- Мира!
- Не буду просить тебя позаботиться о Донате. Я и без того знаю, что мой старший сын не оставит младшего.
Они замолчали. Мира подобрала с крыльца камушек и запустила его в глубокий омут у крыльца. Круги разошлись от места падения и растаяли, не дойдя до краёв бездонного колодца.
- Может быть, ты права: ты была моей болезнью, в той, первой жизни… Когда-то я даже мечтал быть свободным от тебя, но это была глупая мечта! Ты дала мне вторую жизнь. Ты моя кровь, Мира. Да, это так! - Винсент усмехнулся, скрывая охватившее его смятение. - Я понимаю: смерть неизбежна, но не будь жестока, не напоминай об этом! Без тебя я не представлю своей жизни.
- Поэтому… Вот поэтому я и не говорю тебе… многого. -
Он напряжённо ждал её откровения, но Мира легко высвободила руку и начала спускаться. Винсент успел опять поймать её за кисть.

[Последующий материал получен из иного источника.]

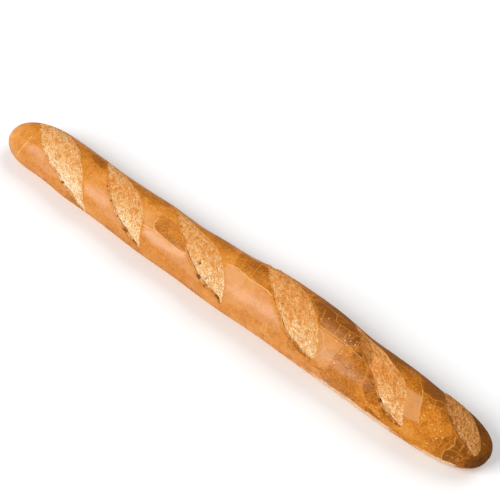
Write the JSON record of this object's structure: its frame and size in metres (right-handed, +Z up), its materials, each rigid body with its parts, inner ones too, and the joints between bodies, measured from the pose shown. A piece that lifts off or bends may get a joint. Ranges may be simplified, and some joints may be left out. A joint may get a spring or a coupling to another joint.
{
  "type": "baguette",
  "caption": "Long slim loaf of white bread with a crackled golden crust, slanting cuts across its top and a flat base.",
  "frame": {"origin": "middle of the loaf, on the surface that it rests on", "axes": "+X along the loaf towards the end that is baked darkest, +Y across it towards the far side, +Z up"},
  "size_m": [0.5984, 0.0672, 0.0515],
  "materials": {
    "crust": "baked bread crust: golden brown and softly shining where it stayed whole, dark brown at one end, and paler, dull and granular where it tore open along the cuts"
  },
  "bodies": {
    "root": {"loaf": "crust"}
  },
  "joints": []
}
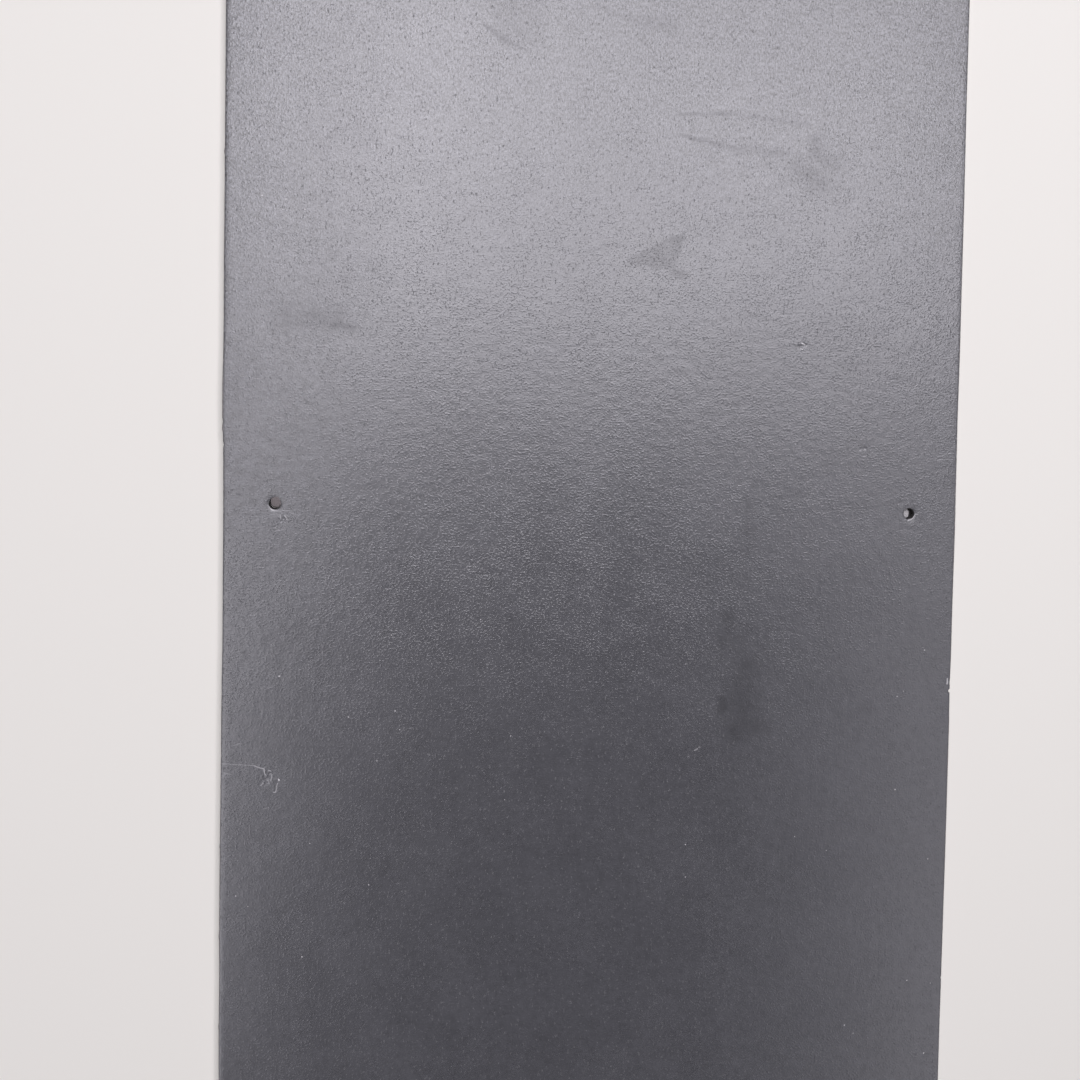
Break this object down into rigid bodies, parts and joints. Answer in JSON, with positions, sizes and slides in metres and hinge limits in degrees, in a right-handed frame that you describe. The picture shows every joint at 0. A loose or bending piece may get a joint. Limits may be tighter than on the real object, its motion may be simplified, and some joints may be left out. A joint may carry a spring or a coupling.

- Не уходи так! Я сказал о своих чувствах, скажи и ты…
Мира остановилась.
- Я думала, ты знаешь, - прошептала она. - Помнишь, мы читали вместе сказку об Избранном и его Даре? Тогда мы ещё произносили эти слова: “Избранный”, “Дар” с благоговением. Тогда мы не знали, что на нашем веку сменится несколько “Избранных”, а “Дар” будет получен искусственно. Ты для меня - Избранный. Первый и последний, тот, из сказки.
Винсент неуверенно улыбнулся: очень уж контрастировало с добрыми словами выражение лица Миры. Казалось, мыслями она находится далеко, в каком-то тёмном и мрачном времени и месте. Улыбка, обернувшаяся горькой усмешкой, искривила губы.
- Не я спас тебя. Ты сама…
- Ещё ничего не кончено. Всё может поменяться, - если это было пророчество, оно было недобрым. Поняв, что больше откровений не будет, Винсент молча поцеловал руку тётушки и отпустил. Мира сбежала с крыльца, пошла к воротам, а он всё смотрел ей вслед. Почему она так испугалась возвращаться в дом?
“Может быть, она думала, что уже попрощалась с домом навсегда?”
- Куда ушла хозяйка? - спросил он гувернантку, зайдя в дом. Но та не сказала ничего определённого: “На прогулку” “Надолго ли?” - спросил он тогда.
“Иногда госпожа Вако уходит на целый день. А когда Донат в школе, уезжает из города, порой, на сутки и больше…”
Старый этюд Винсент не нашёл, зато отыскал первые свои карандашные наброски Миры. Вот она задумчиво глядит в окно, вот читает книгу, вот делает вид, что задремала в кресле, а сама украдкой следит, чтобы её ножек не коснулся луч солнца…
Он хорошо помнил то насквозь лживее, но счастливое время. И сейчас стрелки часов, совершив полный круг, словно вернулись к началу. Тогда Мира лгала ему, выдавая себя за смертную. О чём лгала сегодня?
“Что за свёрток был у неё в руках? Квадратный, лёгкий по виду? - Музыкальная шкатулка?”
“Куда Мира уезжает на день, на два?” - нет ответа.
“Почему не говорит ему, чего боится?” - опять ответа нет.
“Может быть, втайне от всех, она ищет Избранного?” - глупость в самом вопросе: почему втайне?
“Может, она встречается с пленным Мактой? Может, вместе они готовят конец эпохи carere morte?” - как хорошо, если б было так! Но опять - почему не сообщить это Винсенту?
Размышления вновь и вновь приводили его к крайне неприятному выводу: Мира затеяла нечто, что он никогда не сможет одобрить.
Может, она не научилась жить смертной, и мечтает о возвращении к carere morte?..
Может, она разочаровалась в Земле Страха, и ведёт диалог с северянами, надеется на войну?..
Может, она продолжает исследования проклятия carere morte, хочет дать лишённым смерти новую жизнь?..
В пользу последней версии говорила и загадочно исчезнувшая шкатулка Регины Вако, и обмолвка Миры, что она общается с Митто. Но - почему? Мира первой выступала за прекращение этих исследований, она сильнее других верила в старую сказку. Возможно ли такое резкое изменение мнения?
“…Или она просто стара, очень стара, Винсент. Все замечают, что она изменилась. Мира всегда была мнительной и скрытной, а в старости эти склонности усилились. Её рассудок стал так хрупок, может, в нём уже есть и трещины?” - думать так было неприятно, но невозможно было и оставить эту навязчивую мысль.
Вопросы, вопросы без конца…
На следующие несколько дней Винсент забыл о своих недавних подозрениях, но какое-то сомнение видимо точило его исподволь. Поэтому к полудню пятого дня опять пришёл к дому Вако, и слова экономки ошеломили его.